The advice worked perfectly, as did Walker-Kimbrough’s approach. After losing marks on her first two efforts in the final to having her foot over the foul line, Walker-Kimbrough was legal in round 6, hitting the sand at 19-2.75 for her and the state’s second-best this year.
“Twenty (feet) wouldn’t be bad,” she said when asked of her goal for Shippensburg. “(The official) screaming out 20 or seeing a 20 on the board wouldn’t be a bad thing.”
Behind Walker-Kimbrough was a strong field as Gloria Schifino of Penn Hills moved to T-PA#5 in round 5 with a runner-up leap of 18-6, while Hempfield teammates Bridget Guy and Maddie Holmberg were next at PA#8 18-5.5 and 18-5, respectively, and Mars Area’s Lydia Dennis was fifth at 18-2.75.
Unlike his counterpart in the girls event, Isaiah Brooks of Woodland Hills faced a more daunting task entering the sixth round – hit a big jump in his finale or risk not claiming a WPIAL gold medal in the deepest competition in the state this year.
The sophomore came through with a monster effort, adding a half-inch to his PR and grabbing a share of the state lead at 23-8. The winning effort came after Brooks also fouled on his first two tries in the final.
“I was so tired after I ran the 200 and then I went there,” Brooks, who also was sixth in the 200 and 400 dashes, said. “I just got (back) into my comfort zone.”

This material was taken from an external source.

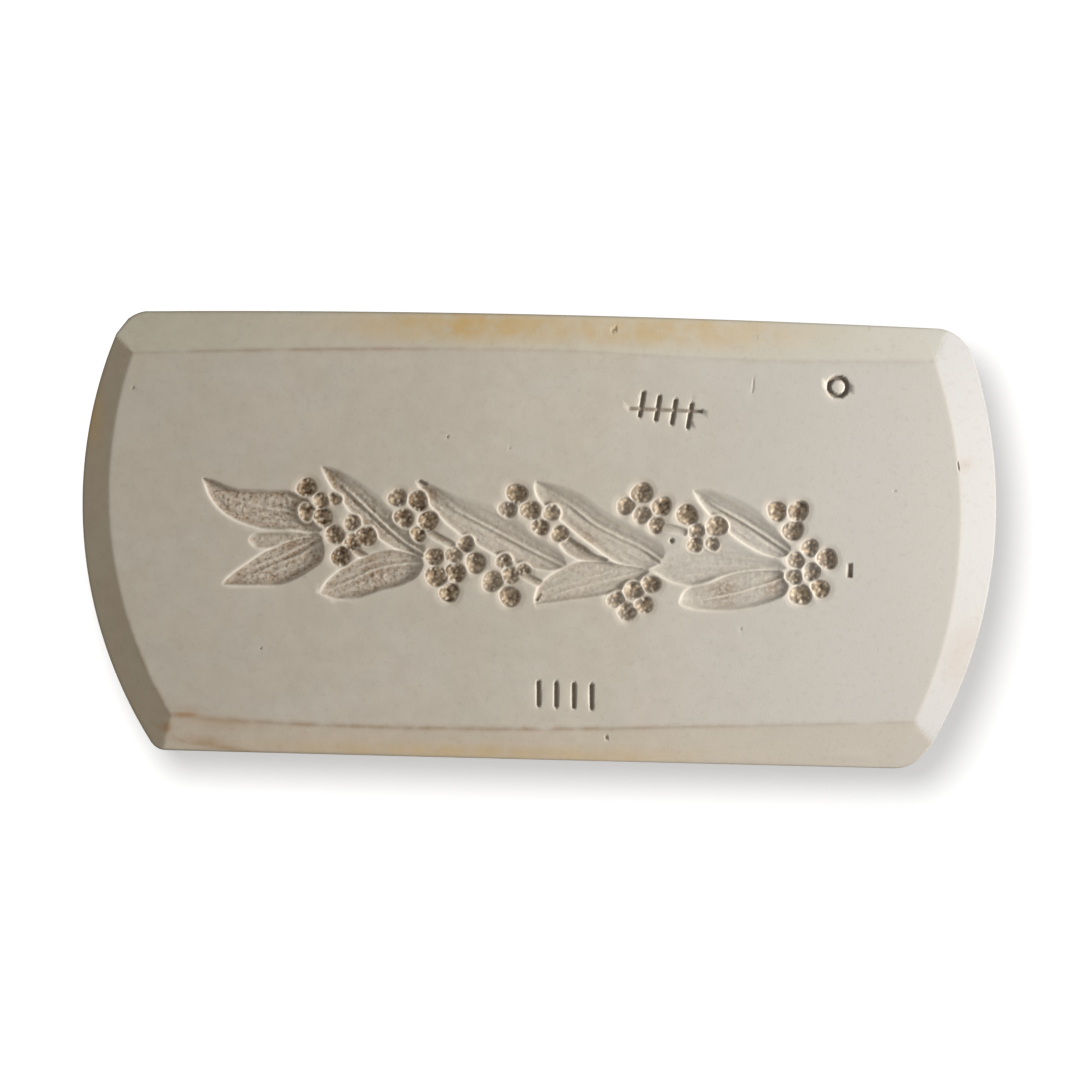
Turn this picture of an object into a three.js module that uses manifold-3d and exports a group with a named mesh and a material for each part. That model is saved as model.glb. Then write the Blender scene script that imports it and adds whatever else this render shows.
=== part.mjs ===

Gateway’s Montae Nicholson put together a brilliant series of jumps, holding the lead from the opening round until late in the sixth. Reaching at least 22-2 on all six jumps and averaging 22-8, Nicholson grabbed the top spot at 22-9.5 and moved it to 22-11.25 in the second.
He added to the pressure for Brooks and rest of the field by going 23-1.5 in round 4 before being pushed back to third as Brian Papich of Fox Chapel Area skipped over the 22s and went 23-3 to take the lead for only one jump as Brooks followed with his new PR.
In the AA girls long jump, Essence Barron of New Brighton won with a leap of 18-2.5.
In the girls triple AAA jump, Walker-Kimbrough moved to T-PA#6 with a 37-11.75, finishing ahead of the 37-9.5 by Dennis.